Kenyataan yang kontra produktif itu memang secara akal sehat (common sence) mungkin sulit diterima karena Indonesia selain sebagai bangsa yang beragama, juga terkenal sangat kuat memiliki keluhuran nilai-nilai budaya Pancasila yang selama ini dijadikan falsafah hidup bangsa dengan somboyan Bhinneka Tunggal Ika, terbukti gagal memperkuat kohesi sosial untuk menjamin ketentraman dan kedamaian hidup bagi masyaraakat. Nilai-nilai Pancasila yang selama ini berfungsi sebagai ideologi negara dan alat pemersatu bangsa justru benar-benar teruji kesaktiannya. Apakah masih mampu bertahan di tengah pertarungan ideologi global dan menjadi sumber ajaran moral dalam mencerdaskan bangsa. Sementara dunia pendidikan nasional,dalam 10 tahun terakhir semakin kehilangan orientasi karena sudah terlalu lama membangun kecerdasan inteligensi dan mengabaikan potensi kecerdasan lain yang justru jauh lebih penting daripada sekedar menciptakan manusia pintar.
c. Penutup/Simpulan
Di tengah krisis karakter yang menimpa bangsa saat ini, revolusi mental memang adalah sebuah hal penting untuk diupayakan dan dikerjakan. Namun kerja itu bukan sehari dua hari jadi. Revolusi mental hanya mungkin terwujud jika ada komitmen bersama memperbaiki keadaan pendidikan nasional pada hari ini. Pendidikan nasional harus tetap konsisten dalam kerjanya memperbaiki karakter bangsa. Masa depan bangsa ini amat bergantung dari konsistensi pendidikan karakter yang sedang dijalankan bangsa ini. kecerdasan yang berkarakter adalah tujuan akhir pendidikan yang sebenarnya. Gagal atau berhasilnya pendidikan karakter anak dipengaruhi oleh berbagai faktor, diantaranya naluri, kebiasaan, hereditas, dan lingkungan. Di sisi lain, Penguatan Pendidikan Karakter melibatkan keluarga, kampus, sekolah dan komunitas. Maka, kampus, sekolah sebagai bagian dari lingkungan memiliki peran penting dalam pendidikan karakter anak.di era digital.

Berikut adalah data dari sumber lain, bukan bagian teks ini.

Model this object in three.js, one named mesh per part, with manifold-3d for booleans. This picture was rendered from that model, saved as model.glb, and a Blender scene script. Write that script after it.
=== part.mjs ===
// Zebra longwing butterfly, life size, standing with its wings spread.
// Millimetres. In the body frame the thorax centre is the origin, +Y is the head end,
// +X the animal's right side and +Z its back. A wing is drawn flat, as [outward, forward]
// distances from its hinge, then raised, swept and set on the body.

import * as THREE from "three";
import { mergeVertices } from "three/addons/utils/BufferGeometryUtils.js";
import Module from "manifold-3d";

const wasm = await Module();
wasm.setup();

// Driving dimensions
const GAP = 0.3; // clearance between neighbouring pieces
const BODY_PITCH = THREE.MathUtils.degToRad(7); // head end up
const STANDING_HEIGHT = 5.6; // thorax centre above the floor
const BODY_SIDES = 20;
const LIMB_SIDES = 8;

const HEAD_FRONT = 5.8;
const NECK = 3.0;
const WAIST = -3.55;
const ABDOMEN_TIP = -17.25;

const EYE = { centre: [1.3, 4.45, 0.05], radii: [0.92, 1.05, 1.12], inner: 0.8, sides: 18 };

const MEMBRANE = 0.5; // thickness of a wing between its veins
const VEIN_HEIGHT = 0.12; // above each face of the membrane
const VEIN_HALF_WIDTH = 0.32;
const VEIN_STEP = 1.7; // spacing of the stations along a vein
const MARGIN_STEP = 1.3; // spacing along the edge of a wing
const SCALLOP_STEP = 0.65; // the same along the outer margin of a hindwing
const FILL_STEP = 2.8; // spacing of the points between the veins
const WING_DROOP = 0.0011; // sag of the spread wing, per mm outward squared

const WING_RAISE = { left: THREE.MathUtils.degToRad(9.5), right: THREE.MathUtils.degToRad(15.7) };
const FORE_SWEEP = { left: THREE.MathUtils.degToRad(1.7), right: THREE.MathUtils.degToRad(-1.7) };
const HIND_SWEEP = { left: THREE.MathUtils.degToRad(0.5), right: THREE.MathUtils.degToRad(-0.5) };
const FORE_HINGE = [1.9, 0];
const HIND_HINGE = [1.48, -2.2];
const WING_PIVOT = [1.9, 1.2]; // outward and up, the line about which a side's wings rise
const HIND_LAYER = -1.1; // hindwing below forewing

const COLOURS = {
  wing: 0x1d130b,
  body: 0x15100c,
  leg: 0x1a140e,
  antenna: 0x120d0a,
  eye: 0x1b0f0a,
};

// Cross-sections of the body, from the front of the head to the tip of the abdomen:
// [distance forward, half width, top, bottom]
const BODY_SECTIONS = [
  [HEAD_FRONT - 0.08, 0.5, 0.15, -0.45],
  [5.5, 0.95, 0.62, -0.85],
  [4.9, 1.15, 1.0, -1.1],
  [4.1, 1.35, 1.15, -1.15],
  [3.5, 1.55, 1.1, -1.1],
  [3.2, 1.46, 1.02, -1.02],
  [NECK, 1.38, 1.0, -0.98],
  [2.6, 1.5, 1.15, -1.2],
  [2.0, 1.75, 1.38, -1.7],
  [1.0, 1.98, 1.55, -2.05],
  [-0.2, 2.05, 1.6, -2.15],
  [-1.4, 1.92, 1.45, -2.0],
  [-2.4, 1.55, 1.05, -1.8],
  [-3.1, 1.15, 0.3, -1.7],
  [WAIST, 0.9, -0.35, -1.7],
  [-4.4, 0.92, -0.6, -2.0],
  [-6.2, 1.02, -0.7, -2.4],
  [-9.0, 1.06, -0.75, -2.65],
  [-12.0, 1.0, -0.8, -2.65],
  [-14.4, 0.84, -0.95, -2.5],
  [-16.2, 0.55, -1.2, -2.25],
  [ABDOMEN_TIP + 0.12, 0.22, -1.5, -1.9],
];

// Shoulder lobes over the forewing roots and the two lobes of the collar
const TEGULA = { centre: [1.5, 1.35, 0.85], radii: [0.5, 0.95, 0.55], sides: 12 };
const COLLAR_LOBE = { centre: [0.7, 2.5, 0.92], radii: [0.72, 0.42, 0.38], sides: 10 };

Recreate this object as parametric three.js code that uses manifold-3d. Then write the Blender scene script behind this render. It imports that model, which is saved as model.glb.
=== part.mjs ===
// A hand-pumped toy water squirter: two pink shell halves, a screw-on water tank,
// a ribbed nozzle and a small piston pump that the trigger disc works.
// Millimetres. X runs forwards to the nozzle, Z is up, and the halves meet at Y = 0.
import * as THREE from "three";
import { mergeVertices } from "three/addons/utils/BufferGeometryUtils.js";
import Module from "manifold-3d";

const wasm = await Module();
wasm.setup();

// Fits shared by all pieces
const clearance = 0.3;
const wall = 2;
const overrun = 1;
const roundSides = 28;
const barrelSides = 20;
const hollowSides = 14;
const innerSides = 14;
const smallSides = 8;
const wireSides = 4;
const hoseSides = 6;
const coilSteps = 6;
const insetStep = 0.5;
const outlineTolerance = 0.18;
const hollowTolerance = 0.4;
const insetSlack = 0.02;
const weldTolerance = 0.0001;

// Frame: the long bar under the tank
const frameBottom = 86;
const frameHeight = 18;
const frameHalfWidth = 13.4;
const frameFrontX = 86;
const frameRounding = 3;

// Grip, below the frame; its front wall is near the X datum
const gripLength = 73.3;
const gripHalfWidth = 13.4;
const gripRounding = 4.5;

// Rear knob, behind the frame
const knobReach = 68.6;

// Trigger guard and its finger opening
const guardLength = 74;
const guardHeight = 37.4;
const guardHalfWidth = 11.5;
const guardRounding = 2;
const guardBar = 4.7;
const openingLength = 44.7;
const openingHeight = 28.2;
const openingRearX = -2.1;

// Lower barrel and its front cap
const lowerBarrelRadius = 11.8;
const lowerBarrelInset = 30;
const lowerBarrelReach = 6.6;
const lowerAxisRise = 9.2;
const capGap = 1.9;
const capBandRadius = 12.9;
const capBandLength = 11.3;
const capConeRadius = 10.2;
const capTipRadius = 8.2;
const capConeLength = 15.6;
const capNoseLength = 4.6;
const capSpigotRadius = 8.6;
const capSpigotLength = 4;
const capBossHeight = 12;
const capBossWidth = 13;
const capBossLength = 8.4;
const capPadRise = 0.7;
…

Harapan penulis, tentang revolusi mental atau pendidikan karakter tidak lagi berakhir sebatas retorika. Untuk itu, komitmen bersama para dosen, guru dalam menghadirkan pendidikan karakter di kelas dalam proses pembelajaran amat diperlukan. Kita tentu tidak menghendaki masa depan Indonesia masih diwarnai oleh berbagai bentuk krisis karakter seperti maraknya tindak kekerasan. Pendidikan karakter yang menekankan dimensi etis-religius hemat penulis menjadi sangat mendesak untuk diterapkan. Agar pendidikan karakter (Revolusi Mental) ini berhasil, maka dibutuhkan komitmen para dosen dan pengajar di setiap lembaga pendidikan untuk mensukseskan program tersebut. Pada akhirnya, marilah kita sukseskan program mulia yang telah dicanangkan oleh Para pemimpin bangsa saat ini mulai dari sekarang dan setrusnya.